There’s a real beauty to being raised in the Catholic Church and continuing to practice the faith from childhood to adulthood. But there’s also beauty in finding the Catholic faith as an adult and going through the Order of Christian Initiation of Adults process, or OCIA. Formerly known as RCIA, our parish’s OCIA process is the same.
This past Easter, we welcomed three people into the Catholic faith. Tanya Barbero has served as Director of Faith Formation and Youth Ministry for about a year. This was the first group she’s accompanied through OCIA, and she loved the process.
“It was sustaining for me,” she says. “I enjoyed the eagerness and hunger from those making a choice to follow the Lord and become Catholic. They encouraged me to continue to grow deeper in my faith and closeness to the Lord. And watching God work in the lives of His people is like witnessing many little miracles.”
OCIA is open to anyone, age 7 through adult, who wants to become Catholic. People can begin the process anytime during the year. Typically, there are two groups of people who participate in OCIA; the un-baptized and baptized non-Catholic Christians. For those un-baptized, celebration of the sacraments of Baptism, Confirmation, and First Eucharist is held at the Easter Vigil. Reception of baptized Christians into Full Communion of the Catholic Church can be done throughout the year. Our sessions are in-person with the availability of online resources to augment our teaching.
“When someone comes in to inquire about OCIA, God has already been working in their lives,” Tanya says. “We are just facilitators of the next steps.”

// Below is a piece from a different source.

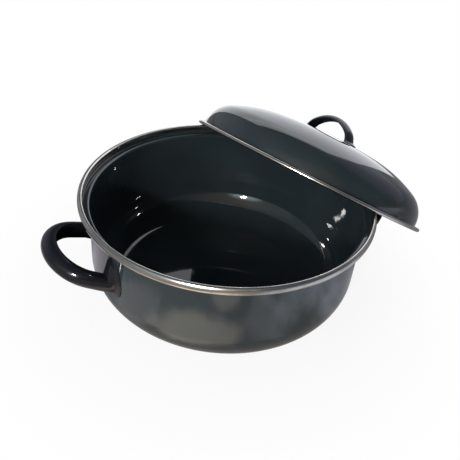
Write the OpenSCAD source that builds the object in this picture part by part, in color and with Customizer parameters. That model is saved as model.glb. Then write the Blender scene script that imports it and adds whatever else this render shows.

OCIA is divided into four stages, each of which is very important. The first is the inquiry stage, where a person learns more about Jesus and the Catholic Church. Second, is the catechumenate stage, where a person is going through actual catechesis to learn more about the Catholic faith. Next is the preparation for the sacraments — a rebirth of sorts. Last is the fourth stage, which involves reflecting on the sacraments a person has received during the Easter season.
Catechumens have a sponsor that walks with them through the process. Tanya would love to have people she can call on to serve as a sponsor. Many people who go through OCIA don’t know anyone who is Catholic.
Tanya wants to thank everyone who helped her through her first year of leading OCIA — they made all the difference.
“The Lord took care of making sure what was needed was done,” Tanya says. “People would help when I needed help, even those who were not part of a team.”
If you are considering becoming Catholic, Tanya encourages you to consider going through the OCIA process.
“When God speaks, take time to listen,” she says. “Feel comfortable to come forward and inquire.”
In addition, Tanya hopes to get a core team together for OCIA.